Grunt JS is Awesome!

So, finally, after a long long time, during a particular project, I got the chance to get my hands dirty with the JavaScript Task Runner, GruntJS.

Now, I have been using Sublime Text and the auto-indent function that is embedded with it for almost a year, or perhaps, more than that! But one thing that has been sub-par is definitely the quality of code that comes out of this engine. A lot of the tags are not indented properly. head are in the next level of indentation of html tags. And inside body, if a tag is closed in the same line, then the whole indentation breaks.
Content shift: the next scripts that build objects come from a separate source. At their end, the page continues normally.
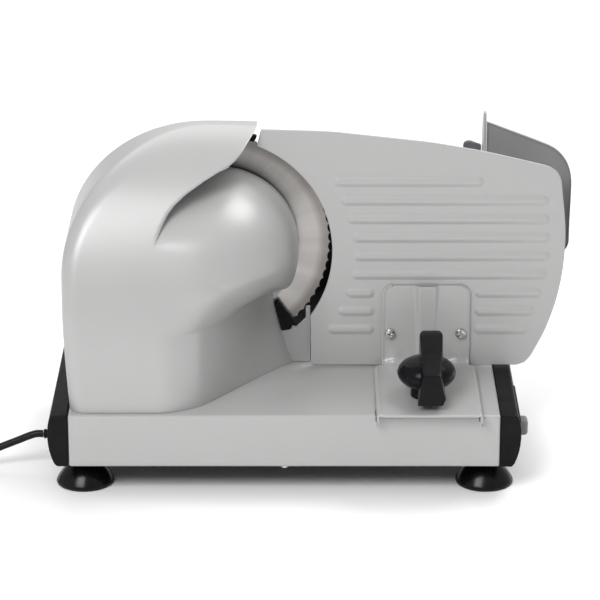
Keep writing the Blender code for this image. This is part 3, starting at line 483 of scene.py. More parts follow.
def curve_through(table, values):
    """A smooth curve through a table of pairs, read at the given values."""
    known = np.array(table)
    at = np.clip(values, known[0, 0], known[-1, 0])
    slopes = np.gradient(known[:, 1], known[:, 0])
    index = np.clip(np.searchsorted(known[:, 0], at) - 1, 0, len(known) - 2)
    span = known[index + 1, 0] - known[index, 0]
    share = (at - known[index, 0]) / span
    return (
        (2 * share ** 3 - 3 * share ** 2 + 1) * known[index, 1]
        + (share ** 3 - 2 * share ** 2 + share) * span * slopes[index]
        + (3 * share ** 2 - 2 * share ** 3) * known[index + 1, 1]
        + (share ** 3 - share ** 2) * span * slopes[index + 1]
    )


def body_depth(height):
    """Depth of the main front face, which is upright below and curves back above."""
    rise = np.clip((height - LEAN_START) / LEAN_HEIGHT, 0.0, 0.9999)
    return FULL_DEPTH * np.sqrt(1.0 - rise ** 2)


def wall_depth(across, height):
    """Depth of the lower wall, its footprint shifted so that it meets the plate along WALL_END."""
    line = np.array(WALL_END)[::-1]
    end = np.interp(height, line[:, 1], line[:, 0])
    share = np.clip((across - WALL_START) / (end - WALL_START), 0.0, 1.0)
    moved = across + (FOOT_AT_PLATE - end) * share * share * (3 - 2 * share)
    return RIM_DEPTH + (curve_through(FOOTPRINT, moved) - RIM_DEPTH) * (
        (body_depth(height) - RIM_DEPTH) / (FULL_DEPTH - RIM_DEPTH)
    )


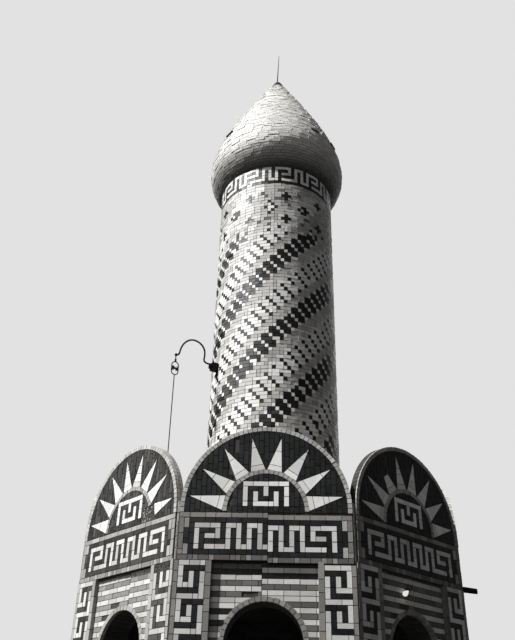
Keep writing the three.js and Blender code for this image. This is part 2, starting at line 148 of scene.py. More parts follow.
def clip_width(outline, half):
    """Keeps the part within half a width of the middle."""
    return clip(clip(outline, (1, 0), half), (-1, 0), half)


def clip_to_disc(outline, centre, radius):
    """Keeps the part inside a circle, cut along tangents."""
    for x, y in list(outline):
        away = math.hypot(x - centre[0], y - centre[1])
        if away > radius and outline:
            normal = ((x - centre[0]) / away, (y - centre[1]) / away)
            outline = clip(outline, normal, dot(normal, centre) + radius)
    return outline


def clip_off_disc(outline, centre, radius):
    """Keeps the part outside a circle, cut along the tangent that faces the outline."""
    middle = np.mean(outline, axis=0) - centre
    away = float(np.hypot(*middle))
    normal = -middle / away
    return clip(outline, normal, float(normal @ np.array(centre)) - radius)


def sound(outline):
    """True for an outline that is wide enough for a tile."""
    if len(outline) < 3:
        return False
    points = np.array(outline)
    after = np.roll(points, -1, axis=0)
    area = 0.5 * np.sum(points[:, 0] * after[:, 1] - after[:, 0] * points[:, 1])
    sides = np.hypot(*(after - points).T)
    return area > (GAP + 2 * BEVEL) * sides.sum() * 0.6 and sides.min() > 2 * BEVEL


def inset(outlines, distance):
    """Moves every side of the outlines inwards."""
    along = np.roll(outlines, -1, axis=1) - outlines
    along = along / np.linalg.norm(along, axis=2, keepdims=True)
    after = np.stack((-along[..., 1], along[..., 0]), axis=-1)
    before = np.roll(after, 1, axis=1)
    sharpness = np.maximum(1 + (after * before).sum(axis=2, keepdims=True), 0.12)
    return outlines + (after + before) * distance / sharpness


# Surfaces: each maps across, up and proud of the bed to a place in the frame
def turned(k, x, y, z):
    """Places given for the front face, turned to face k."""
    turn, lean = math.cos(k * TURN), math.sin(k * TURN)
    return np.stack((x * turn - y * lean, x * lean + y * turn, z), axis=-1)


def around(angle, radius, z):
    """Places at a bearing from the front and a distance from the tower's axis."""
    return np.stack((radius * np.sin(angle), -radius * np.cos(angle), z), axis=-1)


def on_face(k, apothem=APOTHEM, inward=False):
    side = -1 if inward else 1
    return lambda across, up, proud: turned(k, across * side, -apothem - proud * side, up)


def on_shaft(across, up, proud):
    return around(across / SHAFT_RADIUS, SHAFT_RADIUS + proud, up)


def on_floor(k):
    return lambda across, up, proud: turned(k, across, up, FLOOR + proud)


def mitred(k, apothem, inward=False):
    """A face's surface, kept clear of the planes in which it meets its neighbours."""
    place = on_face(k, apothem, inward)

    def held(across, up, proud):
        half = (apothem + proud) * MITRE - GAP / 2
        return place(np.clip(across, -half, half), up, proud)

    return held


def add_object(name, data):
    made = bpy.data.objects.new(name, data)
    bpy.context.scene.collection.objects.link(made)
    return made


def add_piece(name, slot, looks, points, faces, look_of_face=None):
    """A mesh piece that rides on the root body."""
    mesh = bpy.data.meshes.new(name)
    mesh.from_pydata(points, [], faces)
    for look in looks:
        mesh.materials.append(look)
    if look_of_face is not None:
        mesh.polygons.foreach_set("material_index", np.asarray(look_of_face, np.int32))
    mesh.update(calc_edges=True)
    mesh.validate()
    mesh.shade_flat()
    piece = add_object(name, mesh)
    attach(piece, "root")
    return piece


class Tiles:
    """Tiles laid on one or more surfaces and made into one mesh."""

    def __init__(self, name, slot, place=None, gap=GAP, bevel=BEVEL, uneven=0.0012):
        self.name, self.slot, self.place = name, slot, place
        self.gap, self.bevel, self.uneven = gap, bevel, uneven
        self.batches, self.looks = {}, []

    def lay(self, outline, look, proud=PROUD, back=-SINK):
        """Adds one tile, which reaches from back to proud of the bed."""
        if look not in self.looks:
            self.looks.append(look)
        if sound(outline):
            key = (len(outline), id(self.place))
            batch = self.batches.setdefault(key, (self.place, []))
            batch[1].append((outline, self.looks.index(look), proud, back))

    def paint_sunlit(self):
        """Swaps in lighter looks as painted sunlight on a sunlit face: the dark glaze greyed, the plain
        bricks one step paler.
        """
        sunlit_looks = {DARK.name: PAINTED_SUNLIT_DARK, DULL.name: GREY, GREY.name: PALE}
        self.looks = [sunlit_looks.get(look.name, look) for look in self.looks]

    def build(self):
        """Makes the mesh: each tile has a foot in the bed and a bevelled, slightly uneven front."""
        points, faces, tones, look_of_face = [], [], [], []
        count = 0
        for (corners, _), (place, tiles) in self.batches.items():
            outlines, looks, proud, back = zip(*tiles)
            foot = inset(np.array(outlines), self.gap / 2)
            face = inset(foot, self.bevel)
            proud = np.array(proud)[:, None] + rng.normal(0, self.uneven, (len(tiles), 1))
            front = proud + rng.normal(0, self.uneven / 3, (len(tiles), corners))
            behind = np.broadcast_to(np.array(back)[:, None], front.shape)
            behind = place(foot[..., 0], foot[..., 1], behind)
            front = place(face[..., 0], face[..., 1], front)
            points.append(np.concatenate((behind, front), axis=1).reshape(-1, 3))
            tones.append(np.repeat(rng.beta(2.2, 2.2, len(tiles)), 2 * corners))
            ring = np.arange(corners)
            after = np.roll(ring, -1)
            sides = np.stack((ring, after, after + corners, ring + corners), axis=1)
            for _ in tiles:
                for face in (*sides, ring[::-1], ring + corners):
                    faces.append((face + count).tolist())
                count += 2 * corners
            look_of_face.append(np.repeat(looks, corners + 2))
        points, look_of_face = np.concatenate(points), np.concatenate(look_of_face)
        piece = add_piece(self.name, self.slot, self.looks, points, faces, look_of_face)
        tone = piece.data.attributes.new("tone", "FLOAT", "POINT")
        tone.data.foreach_set("value", np.concatenate(tones).astype(np.float32))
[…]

This was when I remembered reading about HTMLHint. Although, I didn’t really know what it meant, and was pretty clueless of its utility, I believed that like me, a lot of developers out there would obsess about well-indented HTML code, and if that was the case, then definitely there would be a tool to achieve that! And sure as that, there was!

Enter, GruntJS. I had read up about this some time last semester, when I was writing front-end code at Alumni Cell, I had tried using but had ditched it, because it took way too long to understand, and I was facing some setup issues as well. Now, armed with a Ubuntu 14.04 LTS machine, I conquered this again, and voila, I succeeded!

The installation process was painless for the most part, I installed nodejs, followed by the grunt-cli. After this, I had the grunt command in my terminal. Further, I created the two required files for Grunt, package.json, a standard file that is present in all nodeJS applications, and a Gruntfile.js that declares the tasks that Grunt needs to run.

Basically, grunt has a whole set of plugins, that can be installed and once you change the corresponding JSON inside the Gruntfile appropriately, you have the task setup and that plugin will take care of the task itself. These plugins are installed through NPM, and are pretty easy to install.

So, the basic task was simply writing the Grunt tasks, themselves. They are slightly intimidating right when you start out. This is probably because I am not familiar with JSON. For someone familiar with JSON, this would be cakewalk!

A typical Grunt task to prettify HTML files looks like this:

prettify: {
	options: {
		indent: 2,
		indent_char: ' ',
		wrap_line_length: 78,
		brace_style: 'expand',
		unformatted: ['a', 'sub', 'sup', 'b', 'i', 'u']
	all: {
		expand: true,
		cwd: '.',
		ext: '.html',
		src: ['*.html'],
		dest: 'build/'

In this task, I am simply declaring the options to be used for HTML prettifying, 2 space indents, wrap lines at 78 characters and leave the specified tags (such as a, sub, sup etc) unformatted. After this, under the all seciton, I give the target files. I am giving all the HTML files that are present in the root of the directory. (Alongside Gruntfile.js) and the destination is the build/ folder, where these prettified files are stored with the .html extension.

The output of this task is amazing! The HTML is just so, clean <3

I love well-indented code, because it looks great, is a pleasure to read, and just tells everyone else how amazingly detail-oriented the author was!

If everyone write well-indented code, … Well, that is the dream!